Nel chiedere la fiducia al Parlamento, nel dicembre del 1968, il Presidente del Consiglio dichiarò che il Governo considerava prioritario l’impegno di definire, attraverso una legge, una compiuta tutela dei lavoratori all’interno delle aziende, in grado di assicurare “dignità, libertà e sicurezza nei luoghi di lavoro”.
A ricoprire la carica di Ministro del lavoro era stato chiamato il socialista Giacomo Brodolini, figura di spicco nelle vicende che condussero all’approvazione dello Statuto.
Egli, consapevole di avere la sorte segnata da un gravissimo male, accettò egualmente l’incarico ministeriale in nome di questo obiettivo ambizioso e dedicò alla sua realizzazione gli ultimi mesi della sua esistenza, consumando in esso ogni residua energia. Il 20 giugno 1969, dopo mesi di febbrile attività, riuscì a condurre a termine i lavori di redazione, compiuti da una Commissione presieduta dal professor Gino Giugni.
Giacomo Brodolini morirà a Zurigo venti giorni dopo, senza poter seguire l’iter parlamentare del disegno di legge, che sarà condotto all0approvazione delle due Camere dal suo successore, Carlo Donat-Cattin, il 20 maggio del 1970.
La legge 300 completò per i lavoratori quel lungo processo di passaggio da sudditi a cittadini, riequilibrando un rapporto sbilanciato a favore della parte datoriale. Il sindacato ottenne il pieno riconoscimento dei suoi diritti di “rappresentante” dei lavoratori e delle lavoratrici.
La democrazia industriale iniziò così il suo cammino, aprendo la strada alla realizzazione di una piena democrazia economica, purtroppo non ancora compiuta.
Tra le conquiste più significative, lo Statuto dei Lavoratori prevede nel Titolo I, dedicato alla tutela della libertà e della dignità del lavoratore, il riconoscimento della libertà di manifestazione del pensiero anche all’interno dei luoghi di lavoro, introducendo il divieto per il datore di lavoro di indagare sulle opinioni politiche, religiose o sindacali del lavoratore, in particolare nel momento dell’assunzione.
I Titoli successivi, nel disciplinare l’attività dei sindacati all’interno dei luoghi di lavoro, realizzano l’intento di garantire una presenza stabile delle rappresentanze sociali, esercitando, come affermò in seguito Gino Giugni, una vera e propria “azione promozionale”, per incanalare il conflitto sociale all’interno di forme organizzate, in grado di gestire e risolvere le vertenze tra datori e prestatori di lavoro.

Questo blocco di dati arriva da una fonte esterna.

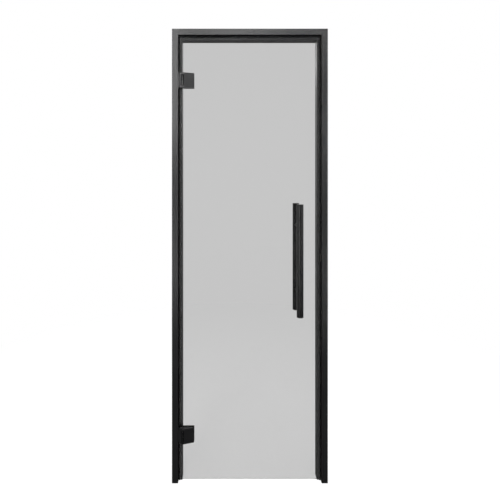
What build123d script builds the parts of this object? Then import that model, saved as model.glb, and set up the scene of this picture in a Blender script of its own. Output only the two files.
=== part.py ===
from build123d import *
from math import hypot
import os

# Frameless glass leaf in a black aluminium frame, hung on the left and opening towards the viewer.
# All sizes are in millimetres. The origin is at floor level, midway between the jambs, in the
# middle plane of the glass. +X runs from the hinges to the handle, +Y from the outside of the door
# to the inside, and +Z up.

# Frame
FRAME_WIDTH = 710.0
FRAME_HEIGHT = 2070.0
FRAME_DEPTH = 58.0
FACE_WIDTH = 28.0
REBATE_DEPTH = 20.0
STOP_WIDTH = 17.0
WALL = 2.0
EDGE_ROUND = 0.8

# Glass leaf
GLASS_THICKNESS = 8.0
GLASS_SETBACK = 6.0
REVEAL_GAP = 4.5
FLOOR_GAP = 15.0
ARRIS = 0.8
GLASS_HOLE_RADIUS = 7.0

# Seal groove in the stop, near the reveal, and the hollow seal in it
SEAL_REVEAL_DISTANCE = 4.25
GROOVE_MOUTH = 3.0
GROOVE_WIDTH = 6.0
GROOVE_DEPTH = 3.0
GROOVE_WALL = 1.5
SEAL_WIDTH = 7.0
SEAL_WALL = 0.9

# Corner cleats inside the mitres
CLEAT_ARM = 66.0
CLEAT_RIB = 4.0
CLEAT_FLANGE = 6.0
CLEAT_SCREW_DISTANCE = 56.0
CLEAT_SCREW_RADIUS = 2.5

# Holes and covers for fixing the jambs to a wall
FIXING_COUNT = 4
FIXING_FIRST_Z = 128.0
FIXING_LAST_FROM_TOP = 352.0
FIXING_HOLE_RADIUS = 3.25
ACCESS_HOLE_RADIUS = 5.0
COVER_RADIUS = 6.0
COVER_THICKNESS = 1.0

# Plugs in the feet of the jambs
PLUG_FLANGE = 2.0
PLUG_SPIGOT = 14.0

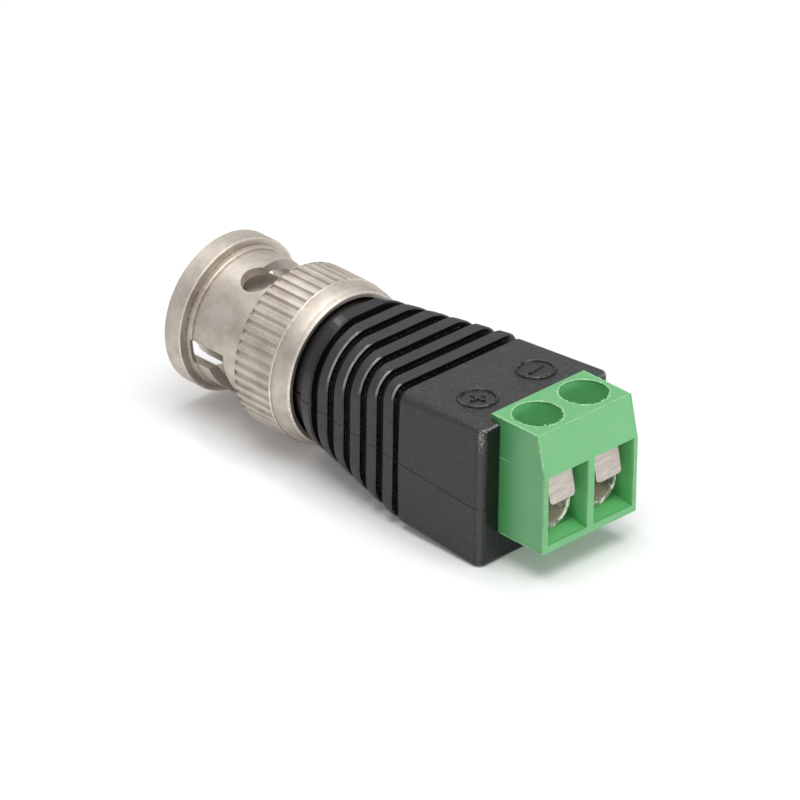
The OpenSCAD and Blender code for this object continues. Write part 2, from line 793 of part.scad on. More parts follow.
// The trough of one pole with its threaded bridge, seam and solder tail
module contact(y) {
  seam_w = 0.12;
  upper_setback = 0.35;
  axis_z = trough_floor + seat_gap + trough_r;
  color("lightgray") {
    difference() {
      translate([0, y, 0]) along_wire(trough_back, trough_front) trough_section(0);
      translate([0, y, 0]) along_wire(trough_back + strip_t, trough_front + slack) trough_section(strip_t);
      translate([trough_front - upper_setback, y - trough_r - slack, axis_z + 0.7])
        cube([slack, trough_w + 2 * slack, trough_w + slack]);
      translate([trough_front - 1.2, y - seam_w / 2, trough_floor - slack])
        cube([1.2 + slack, seam_w, slack + seat_gap + strip_t * 1.5]);
      translate([screw_x, y, 0]) cylinder(r = screw_d / 2 + screw_gap, h = trough_w);
    }
    solder_tail(y);
  }
}

module contact_plus() {
  contact(-pole_y);
}

module contact_minus() {
  contact(pole_y);
}

// The wire guard: a plate in the opening, folded back into a narrow tongue
// that lies under the screw's tip
module wire_guard(y) {
  corner = 0.35;
  foot = guard_foot;
  run = tongue_drop + guard_t;
  back = screw_x - screw_d / 2;
  fold = screw_x + screw_d / 2 + 0.25;
  color("rosybrown") {
    translate([foot, y, 0]) rotate([0, -guard_lean, 0]) difference() {
      translate([-guard_t, -guard_w / 2, 0]) cube([guard_t, guard_w, guard_h / cos(guard_lean)]);
      for (side = [-1, 1])
        translate([-guard_t - slack, side * (guard_w / 2 - corner), corner]) difference() {
          translate([0, side > 0 ? 0 : -corner - slack, -corner - slack])
            cube([guard_t + 2 * slack, corner + slack, corner + slack]);
          rotate([0, 90, 0]) cylinder(r = corner, h = guard_t + 2 * slack);
        }
    }
    across(tongue_w, y) polygon([
      [foot - guard_t / cos(guard_lean) + 0.02, 0.02],
      [foot - 0.02, 0.02],
      [foot - guard_t, -0.35],
      [fold, -run],
      [back, -run],
      [back, -tongue_drop],
      [fold - 0.1, -tongue_drop],
      [foot - 2.2 * guard_t, -0.15]
    ]);
  }
}

module wire_guard_plus() {
  wire_guard(-pole_y);
}

module wire_guard_minus() {
  wire_guard(pole_y);
}

// A clamping screw with a slotted head, at its place in the photograph
module clamp_screw(y, turn) {
  point = 0.3;
  color("slategray") translate([screw_x, y, 0]) difference() {
    rotate_extrude() polygon([
      [0, screw_tip],
      [screw_d / 2 - point, screw_tip],
      [screw_d / 2, screw_tip + point],
      [screw_d / 2, head_top - head_h],
      [head_d / 2, head_top - head_h],
      [head_d / 2, head_top - 0.2],
      [head_d / 2 - 0.2, head_top],
      [0, head_top]
    ]);
    rotate([0, 0, turn]) translate([-head_d, -driver_slot_w / 2, head_top - driver_slot_depth])
      cube([2 * head_d, driver_slot_w, head_h]);
  }
}

module screw_plus() {
  clamp_screw(-pole_y, plus_screw_turn);
}

module screw_minus() {
  clamp_screw(pole_y, minus_screw_turn);
}

coupling_nut();
thrust_washer();
wave_washer();
retaining_ring();
plug_body();
outer_contact();
insulator();
centre_pin();
gasket();
body_housing();
terminal_housing();
contact_plus();
contact_minus();
wire_guard_plus();
wire_guard_minus();
screw_plus();
screw_minus();
signal_wire();
signal_sleeve();
ground_wire();
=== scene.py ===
import math
import random

import bmesh
import bpy
from mathutils import Matrix, Vector


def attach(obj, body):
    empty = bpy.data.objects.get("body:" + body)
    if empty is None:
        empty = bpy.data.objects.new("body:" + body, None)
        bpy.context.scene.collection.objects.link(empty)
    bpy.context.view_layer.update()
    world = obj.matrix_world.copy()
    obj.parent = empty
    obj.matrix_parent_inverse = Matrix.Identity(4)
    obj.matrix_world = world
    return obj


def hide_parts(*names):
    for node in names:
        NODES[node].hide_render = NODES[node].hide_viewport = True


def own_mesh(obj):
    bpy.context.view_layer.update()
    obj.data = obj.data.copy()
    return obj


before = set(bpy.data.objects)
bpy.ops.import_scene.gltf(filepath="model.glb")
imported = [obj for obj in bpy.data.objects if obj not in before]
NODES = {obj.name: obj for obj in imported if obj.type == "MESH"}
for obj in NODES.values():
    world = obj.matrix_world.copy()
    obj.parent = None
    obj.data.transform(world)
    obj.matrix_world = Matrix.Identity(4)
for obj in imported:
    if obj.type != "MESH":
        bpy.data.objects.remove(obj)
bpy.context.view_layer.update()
MM = 0.001


def v(x, y, z):
    """A point given in millimetres, in metres."""
    return Vector((x, y, z)) * MM


# Camera, fitted to the photograph: the frame is 800 pixels wide, and FOCAL is in pixels
AZIMUTH, ELEVATION, ROLL = (math.radians(a) for a in (45.17, 28.90, 0.83))
DISTANCE, FOCAL = 602.08, 7651.14
TARGET = v(19.45, 0, -0.45)
back = Vector((math.sin(AZIMUTH) * math.cos(ELEVATION), -math.cos(AZIMUTH) * math.cos(ELEVATION), math.sin(ELEVATION)))
level = Vector((math.cos(AZIMUTH), math.sin(AZIMUTH), 0))
rise = back.cross(level)
right = level * math.cos(ROLL) + rise * math.sin(ROLL)
up = rise * math.cos(ROLL) - level * math.sin(ROLL)
cam_data = bpy.data.cameras.new("camera")
cam_data.sensor_width = 36
cam_data.lens = 36 * FOCAL / 800
cam_data.clip_start = 0.01
cam_data.clip_end = 20
cam = bpy.data.objects.new("camera", cam_data)
bpy.context.scene.collection.objects.link(cam)
axes = Matrix((right, up, back)).transposed()
cam.matrix_world = Matrix.Translation(TARGET + back * DISTANCE * MM) @ axes.to_4x4()
bpy.context.scene.camera = cam


# Node helpers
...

Per oltre quarant’anni, l’impianto statutario originale ha retto alle profonde trasformazioni della società e dell’impresa. Nello corso dell’ultimo decennio, però, la legge originaria ha subito significative modifiche. Tra queste ricordiamo, in negativo, quelle introdotte dal Jobs Act del 2015, aspramente combattute dalla Uil, anche attraverso la proclamazione di uno sciopero generale assieme alla Cgil.
Le modifiche hanno cancellato alcune tutele fondamentali per i lavoratori, a cominciare dall’abolizione, per i nuovi assunti, del diritto a essere reintegrati in caso di licenziamento illegittimo (articolo 18 dello Statuto originario).
Nonostante questo vulnus, la legge 300 del 1970 resta un punto di riferimento imprescindibile, a garanzia dei lavoratori e delle lavoratrici e della dignità del lavoro.
Siamo, ovviamente, consapevoli delle necessità di rendere le conquiste dello Statuto rispondenti al nuovo assetto delle relazioni industriali e alla mutata composizione del sistema produttivo e del mercato del lavoro, segnati anche dalle innovazioni tecnologiche della cosiddetta quarta rivoluzione industriale, peraltro per buona parte da realizzare.
Sappiamo, però, che le conseguenze della pandemia causata dal Covid-19, imporranno un’attenta vigilanza sulla salvaguardia dei diritti fondamentali tutelati dallo Statuto, in un contesto lavorativo che, giocoforza, sarà sempre più diversificato e complesso, con profonde modifiche da introdurre nell’organizzazione del lavoro, per contemperare salute e sicurezza dei lavoratori con le necessità produttive.